The Cascade of Intervention – What is it??

The Cascade of Intervention

Many maternity care interventions (induction) have unintended effects during labour and birth. Often these effects are new problems that are “solved” with further intervention, which may in turn create even more problems. This idea that using one intervention can lead to the need for more interventions is called a “cascade of intervention.”

Often when one embarks on agreeing to the first method of induction, it leads to a sequence of further interventions resulting in either a c-section or a very physically tiring and demanding vaginal birth with the use of instruments such as ventouse or forceps (see end for information on instrumental birth).

The maternity practices that can lead to a cascade of intervention include:

  • Using various medications to induce labour such as a sweep
  • Artificially breaking the membranes (a sweep) surrounding the baby and releasing amniotic fluid before or during labour.
  • Using synthetic oxytocin medicine (“Pitocin”) to make labour move faster.
  • Giving medications for pain relief.
  • Labouring in bed versus being upright and moving about.

In many instances, these practices cause problems because they disrupt the normal physiology of pregnancy, labour and birth by:

  • Interfering with hormones that move labour and birth along.
  • Creating opportunities for infection.
  • Having undesirable effects on your baby.
  • Making it harder for you to push your baby out.

When these effects happen, women may feel that their bodies have failed them, not realising that the things that went wrong could have actually been triggered by maternity practices themselves, not the inability of your body – it is very rarely that!

Unfortunately, it is impossible to predict in advance exactly what may happen during your labour and delivery, or how a given intervention may affect you or your baby. The best way to limit a cascade of intervention is to become informed, get all of your questions answered, and put plans in place in advance that will help avoid potentially harmful interventions.

Here are some tips for avoiding unnecessary interventions:

  • Choose a care provider and a birth setting that have low rates of using common interventions.
  • Get a doula who will advocate for you
  • Ensure your birth partner understands and supports your birth choices and can also advocate for you
  • Become familiar with the best available research about interventions that are most likely to trigger a cascade of intervention, including induction of labour, epidural analgesia and other pain medications and caesarean section.
  • Have an open and respectful conversation with your care provider about why you need any recommended interventions. It’s ideal to have this conversation well before you may need the intervention so you can express your wishes and discuss plans.
  • Talk to your care provider about options like “watchful waiting” (doing nothing and waiting for labour to move along or for issues to resolve on their own) or using simpler, less invasive alternatives.
  • Learn about the benefits of continuous labour support ie with a doula
  • Clearly communicate your wishes to your care providers, and get the support of your spouse, partner, doula or other companions to reinforce your wishes throughout labour and delivery.
  • Be aware of care providers own fear and stand strong in your knowledge rather than getting into their story. Share facts and information to support your choices
  • Know your birth rights
  • Know that you have the right to accept or refuse procedures, drugs, tests and treatments, and to have your choices honoured.

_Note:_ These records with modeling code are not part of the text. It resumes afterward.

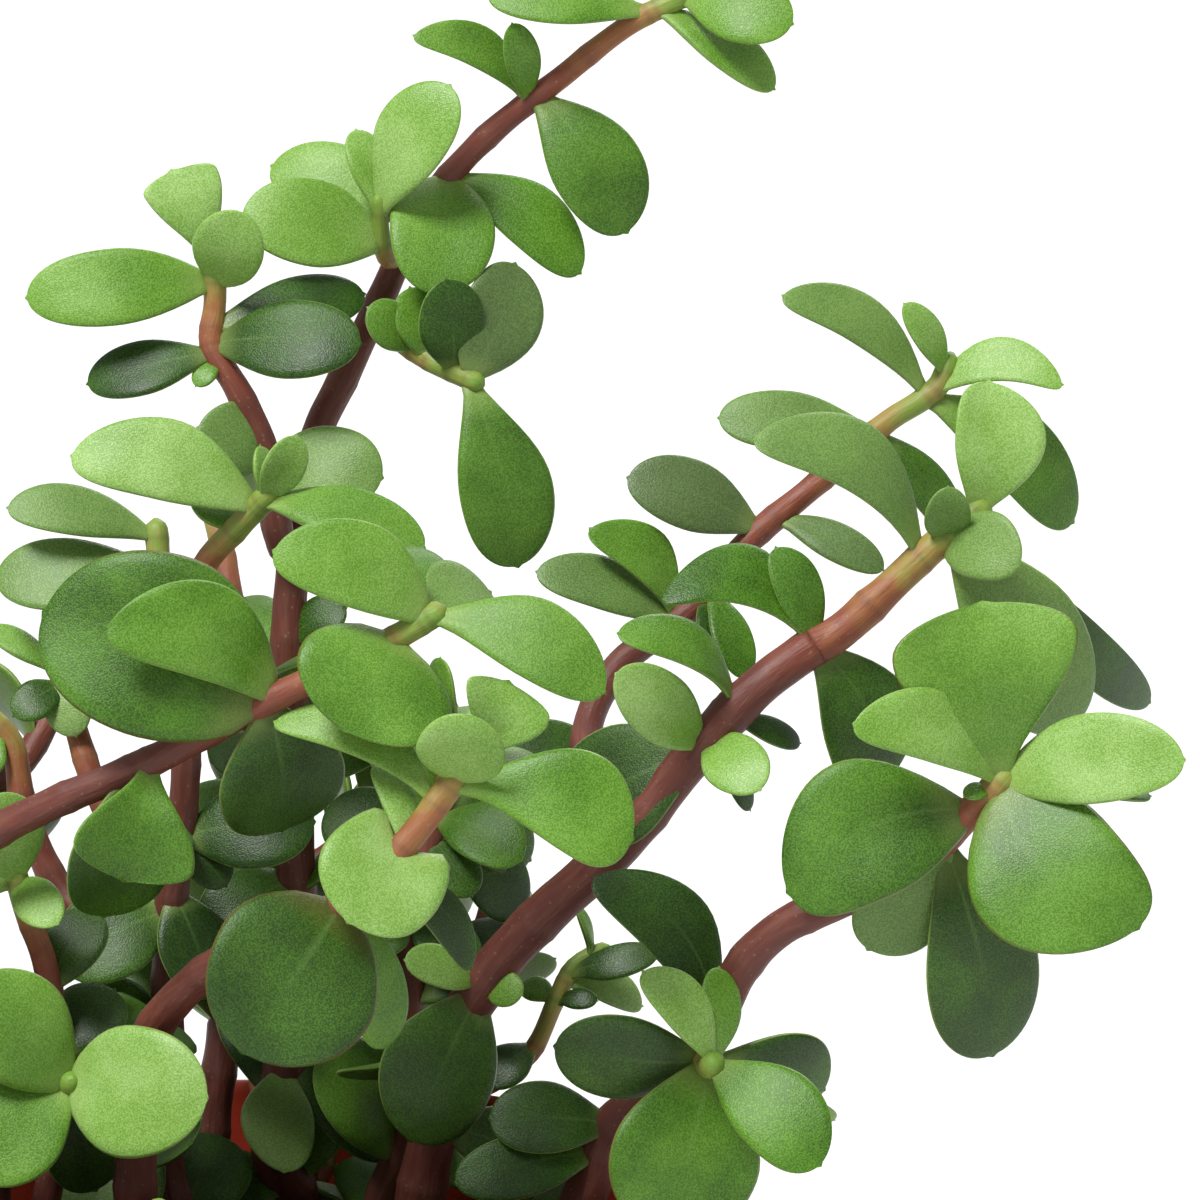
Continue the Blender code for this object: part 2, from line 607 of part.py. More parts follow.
def centre_back():
    """The stem hidden behind the front ones, whose leaves fill the middle of the bush."""
    upright = standing(
        13.5,
        9,
        [
            seen(40.6, 114, -8),
            seen(41, 100, -7),
            seen(41, 92, -7),
            seen(43, 84, -9),
            seen(45, 77, -11),
            seen(45.5, 71, -13),
        ],
        3.8,
        2.2,
    )
    twig = side_shoot(
        upright,
        [
            seen(47.5, 109, -9),
            seen(53, 105.4, -11),
            seen(55.6, 100, -12),
            seen(57.4, 96.6, -13),
            seen(61, 94.6, -14),
        ],
        2.2,
        1.6,
    )
    leaves = [
        seen_leaf(twig, (54, 105), (48.4, 108.4), 3, 5, 25),
        seen_leaf(twig, (55.8, 99.8), (59.7, 100.1), 2, 2.4, 30),
        seen_leaf(twig, (55.6, 99.8), (52.2, 98.4), -2, 3, 30),
        seen_leaf(twig, (56.4, 98.4), (64.2, 100.6), -3, 4, 25, sweep=-0.08),
        seen_leaf(twig, (57, 97.2), (65.8, 95.4), 2, 4, 30, sweep=0.03),
        seen_leaf(twig, (61, 94.8), (57.6, 90.6), 1, 2.4, 72),
        seen_leaf(upright, (45.2, 77), (58.6, 73.8), -3, 5.4, 25, sweep=-0.02),
        seen_leaf(upright, (41, 92), (47.4, 97), 3, 6.6, 30),
        seen_leaf(upright, (41, 92), (36, 95.4), 4, 5.8, 30),
        seen_leaf(upright, (43, 84), (47.2, 89.6), 4, 5.2, 25),
        seen_leaf(upright, (44, 81), (52, 91.6), -2, 7.4, 25),
        seen_leaf(upright, (42.6, 86), (32.6, 81), -2, 9, 25, round_=0.5),
        seen_leaf(upright, (44, 80.4), (53, 86), -3, 7.6, 22),
    ]
    rng = random.Random(12)
    leaves += leaf_pairs(upright, rng, 0.22, 1, 14, spacing=10 * MM)
    return [upright, twig], leaves


def left_low():
    """The two short shoots at the lower left of the pot."""
    upright = standing(
        -20,
        -13,
        [
            seen(5.6, 114, 14),
            seen(5.6, 104, 16),
            seen(4.4, 96, 17),
            seen(2.2, 90, 18),
            seen(1.4, 86.4, 18),
        ],
        3.4,
        2.2,
    )
    shoot = side_shoot(upright, [seen(5.6, 110, 18), seen(7.4, 107.8, 25)], 2.8, 2.2)
    leaves = [
        seen_leaf(upright, (2, 88), (-0.4, 79.4), 3, 7.6, 15),
        seen_leaf(upright, (2.4, 88), (5.8, 92.4), 6, 4.8, 10, round_=0.7),
        seen_leaf(upright, (2.2, 88), (-10, 87), 0, 8, 20),
        seen_leaf(upright, (5.6, 107), (9.6, 119), -2, 9, 20, round_=0.4),
        seen_leaf(upright, (5, 99.4), (9.4, 91), -4, 6.6, 20, round_=0.4),
        seen_leaf(upright, (5.6, 106), (11.4, 99), -4, 7.4, 20, round_=0.4),
        seen_leaf(shoot, (7.2, 108), (-4, 98.8), 3, 11, 12, sweep=0.04, round_=0.6),
        seen_leaf(shoot, (7.2, 108), (-3.4, 117.2), 4, 10.6, 12, round_=0.6),
        seen_leaf(shoot, (7.4, 107.6), (20.7, 109.8), 9, 13.2, 5, round_=0.8),
    ]
    rng = random.Random(3)
    leaves += leaf_pairs(upright, rng, 0.3, 0.8, 12)
    return [upright, shoot], leaves


def outer_stem(bearing, out, reach, rise, shoots, seed, length=14.5):
    """A leafy stem of the sides that the photograph doesn't show, grown by rule."""
    rng = random.Random(seed)
    main = leaning_stem(bearing, out, reach, rise, rng)
    branches = [main]
    outward = compass(bearing)
    leaves = leaf_pairs(main, rng, 0.24, 1, length, toward=outward)
    for place, turn, reach_of_shoot in shoots:
        shoot = leaning_shoot(main, place, turn, reach_of_shoot, rng)
        branches.append(shoot)
        leaves += leaf_pairs(shoot, rng, 0.45, 1, length * 0.9, toward=outward)
    return branches, leaves


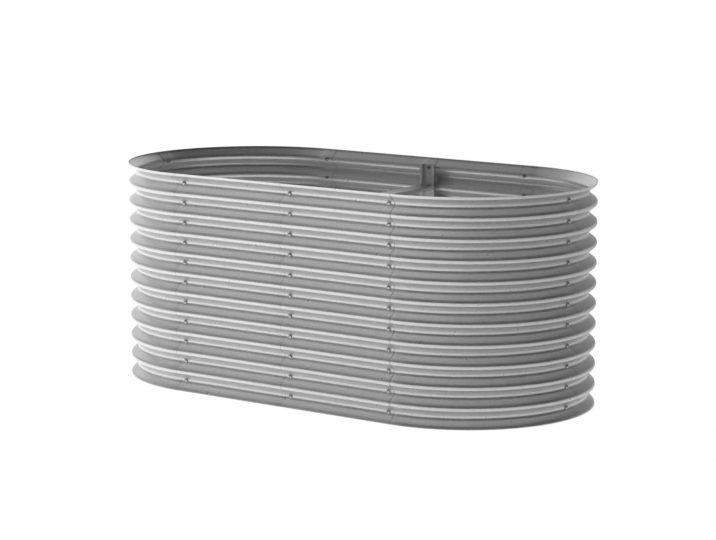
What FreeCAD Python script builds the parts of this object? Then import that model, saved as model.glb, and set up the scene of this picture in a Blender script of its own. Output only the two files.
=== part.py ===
import FreeCAD, Part
import math
import os

# A tall oval raised garden bed of galvanised corrugated steel, open at the top and
# at the bottom.  Its wall is eight sheets, bolted to each other along eight upright
# seams: four curved corner sheets, and two straight sheets in each long side.  Two
# upright struts and two cross braces keep the long sides from bulging.
# Millimetres, +X along the bed, +Y to the back, +Z up.  The origin is on the
# ground, under the middle of the bed.

# ---------------------------------------------------------------- driving sizes
straight_length = 804.0      # straight stretch of each long side
end_radius = 398.0           # radius of the round ends, over the crests
wave_pitch = 61.8            # height of one corrugation
wave_count = 11              # corrugations from the bottom edge to the rim
wave_depth = 24.0            # crest to valley, measured on the outside
wave_slope = 52.0            # steepest lean of the sheet from upright, degrees
sheet = 0.8                  # sheet thickness

seam_overlap = 40.0          # how far one sheet runs under the next
lap_gap = 0.1                # play between two lapped sheets
joggle_length = 10.0         # run in which a sheet steps in under its neighbour
middle_seam_x = 23.0         # bolts of the seam in the middle of each long side

bolt_diameter = 6.0          # shank of the seam bolts
bolt_length = 12.0           # seam bolts, under the head
strut_bolt_length = 16.0     # bolts that also hold a strut, under the head
head_diameter = 12.5
head_height = 3.5
socket_flats = 4.0           # hexagon socket in the head
socket_depth = 2.0
hole_clearance = 0.3         # bolt and screw holes, all round the shank
thread_play = 0.1            # nut and washer, all round the shank
seat_gap = 0.1               # play between a piece and what it rests on
washer_diameter = 12.0
washer_thickness = 1.2
nut_flats = 10.0
nut_height = 5.0

strut_web = 37.0             # width of the strut's flat on the wall
strut_brim = 9.0             # each turned-out edge, beyond the strut's side
strut_depth = 14.0           # how far the strut stands off the wall
strut_thickness = 1.5
strut_end_margin = 12.0      # strut beyond its first and its last bolt
bend_radius = 1.5            # inside radius of the bends in strut and brace

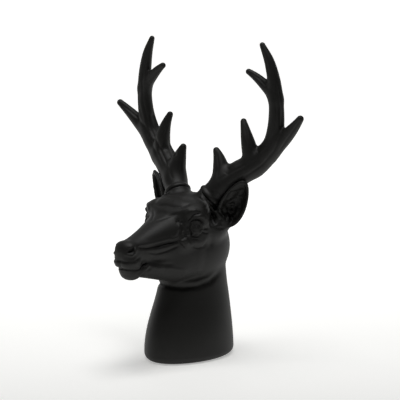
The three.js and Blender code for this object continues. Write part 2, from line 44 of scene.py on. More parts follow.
# Sizes shared with the solids.
BASE_WIDTH = 81.0
BASE_DEPTH = 110.0
BASE_EDGE_ROUND = 7.0
CORONET_RADIUS = 14.2
CORONET_BEAD = 2.6
SEAM_GAP = 0.3
EAR_WALL = 3.2
EAR_CLEARANCE = 1.4
EYEBALL_RADIUS = 6.6
MOUTH_GROOVE_WIDTH = 2.4
MOUTH_GROOVE_DEPTH = 1.5

# Grid steps. The grid is finest round the eyes, and the levels of the smooth neck stand further apart.
HEAD_STEP = 0.9
EYE_STEP = 0.76
NECK_LEVEL_STEP = 3.2
NECK_TOP_LEVEL = 84.0
ANTLER_STEP = 0.95


def vec(*values):
    return np.array(values, float)


def unit(v):
    return np.asarray(v, float) / np.linalg.norm(v)


# Joining and cutting of fields
def melt(a, b, blend):
    """Union of two fields, filleted over a blend length."""
    overlap = np.maximum(blend - np.abs(a - b), 0) / blend
    return np.minimum(a, b) - overlap * overlap * blend / 4


def carve(body, tool, blend):
    """Cuts one field out of another, with the edge rounded over a blend length."""
    return -melt(-body, tool, blend)


def ramp(low, high, value):
    """A smooth step from 0 at low to 1 at high."""
    t = np.clip((value - low) / (high - low), 0, 1)
    return t * t * (3 - 2 * t)


def stations(rows):
    """A smooth run of values through rows [position, value, value, ...]; read at any positions."""
    rows = np.array(rows, float)
    at, values = rows[:, 0], rows[:, 1:]
    slopes = np.empty_like(values)
    for i in range(len(at)):
        a, b = max(i - 1, 0), min(i + 1, len(at) - 1)
        slopes[i] = (values[b] - values[a]) / (at[b] - at[a])

    def read(position):
        p = np.clip(position, at[0], at[-1])
        i = np.clip(np.searchsorted(at, p) - 1, 0, len(at) - 2)
        span = (at[i + 1] - at[i])[:, None]
        t = (p - at[i])[:, None] / span
        m0, m1 = slopes[i] * span, slopes[i + 1] * span
        rise = values[i + 1] - values[i]
        out = values[i] + t * (m0 + t * (3 * rise - 2 * m0 - m1 + t * (m0 + m1 - 2 * rise)))
        return out.T

    return read


# Basic forms
def turn_matrix(rx, ry, rz):
    return np.array(Matrix.Rotation(rx, 3, "X") @ Matrix.Rotation(ry, 3, "Y") @ Matrix.Rotation(rz, 3, "Z"))


def ellipsoid(centre, radii, turn=(0, 0, 0)):
    spin, centre, radii = turn_matrix(*turn), vec(*centre), vec(*radii)

    def field(p):
        q = (p - centre) @ spin
        near = np.linalg.norm(q / radii, axis=1)
        steep = np.maximum(np.linalg.norm(q / radii ** 2, axis=1), 1e-9)
        return near * (near - 1) / steep

    return field


def rod(points, radii):
    """The skin round a run of balls: a bar through points that each have a radius."""
    points = np.array(points, float)

    def field(p):
        nearest = np.full(len(p), np.inf)
        for a, b, ra, rb in zip(points[:-1], points[1:], radii[:-1], radii[1:]):
            length = np.linalg.norm(b - a)
            slope = (ra - rb) / length
            d = p - a
            along = d @ ((b - a) / length)
            away = np.sqrt(np.maximum((d * d).sum(1) - along * along, 0))
            t = np.clip((along - away * slope / math.sqrt(1 - slope * slope)) / length, 0, 1)
            np.minimum(nearest, np.hypot(along - t * length, away) - ra - t * (rb - ra), out=nearest)
        return nearest

    return field


def taper(a, ra, b, rb):
    """A round bar between two balls of their own radii."""
    return rod([a, b], [ra, rb])


def ring(centre, axis, radius, bead):
    """A round bar bent into a ring."""

    def field(p):
        d = p - centre
        height = d @ axis
        out = np.sqrt(np.maximum((d * d).sum(1) - height * height, 0))
        return np.hypot(out - radius, height) - bead

    return field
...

    The Cascade of Intervention in Action

    Epidural is a good example of the cascade of intervention. It can provide very effective pain relief during labour, but it also increases the risk of experiencing a sudden drop in blood pressure, a longer labour, difficulty moving about, difficulty urinating, difficulty pushing the baby out, fever and other negative effects.

    Interventions like electronic foetal monitoring and intravenous fluids are often used with epidurals to monitor, prevent or treat these effects. And others become more likely (synthetic oxytocin to strengthen contractions, catheter to empty the bladder, vacuum extractor (ventouse) or forceps to help move the baby out). These in turn may have side effects that lead to the use of yet more interventions.

    Babies can also be affected. For example, epidurals increase a woman’s likelihood of developing a fever, which can make doctors worry that the baby has a fever. This leads to blood tests and antibiotics for the baby after birth. They may also be observed in a special nursery, which can interfere with mother-baby bonding and breastfeeding.